Preparing for the Long Game

Rapid deployment of new sensor suites was necessitated during MITRE’s forensic investigation. Not only did this aid in collecting new information from affected system, but the process also allowed for enhanced monitoring with long term benefits.

MITRE says it could use IOCs from the affected systems, law enforcement agencies, and its partners that will aid threat hunting throughout its network.

Detection Best Practice Tips

As part of its investigation, MITRE released these high-level strategic tips for better detection abilities.
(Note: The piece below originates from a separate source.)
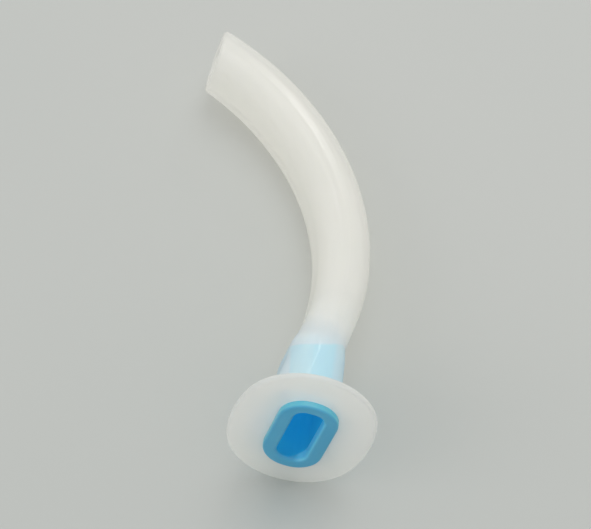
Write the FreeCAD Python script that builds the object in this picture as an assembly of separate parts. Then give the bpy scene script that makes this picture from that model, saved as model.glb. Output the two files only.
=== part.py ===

  • Anomaly Detection: Monitor VPN traffic for unusual patterns
  • Behavior Analysis: Look for deviations in user behavior
  • Network Segmentation: Segmenting networks can limit lateral movement
  • Threat Intelligence Feeds: Stay updated with threat intelligence feeds
  • Adversary Engagement: Deploy adversary engagement resources in your environment

Hardening Your Network

Implementing high-level methods for network hardening should be included in next steps, following these suggestions from MITRE:

Strong Authentication

Implement strong multi-factor authentication mechanisms as part of robust access controls and least privilege principles.

Scheduled Patch Management

Keep all systems and software patched and up-to-date to aid in mitigating vulnerabilities.

Network Segmentation

To limit the impact of a potential breach and contain malicious activity, leverage network segmentation.

Threat Intelligence Program

Stay updated on industry and CISA’s cybersecurity advisories and implement the latest fixes, mitigations and detection techniques.

Least Privilege Access

When user privileges are restricted, it limits abuse of compromised credentials by cyber criminals.

Vulnerability Assessments

To identify and mitigate weaknesses proactivity, organizations should be running security assessments regularly.

There is an ongoing need for vigilance and enhanced security to adapt to and combat new threats in the ever-changing cybersecurity landscape. MITRE is committed to public facing mission to strengthen cybersecurity for the industry.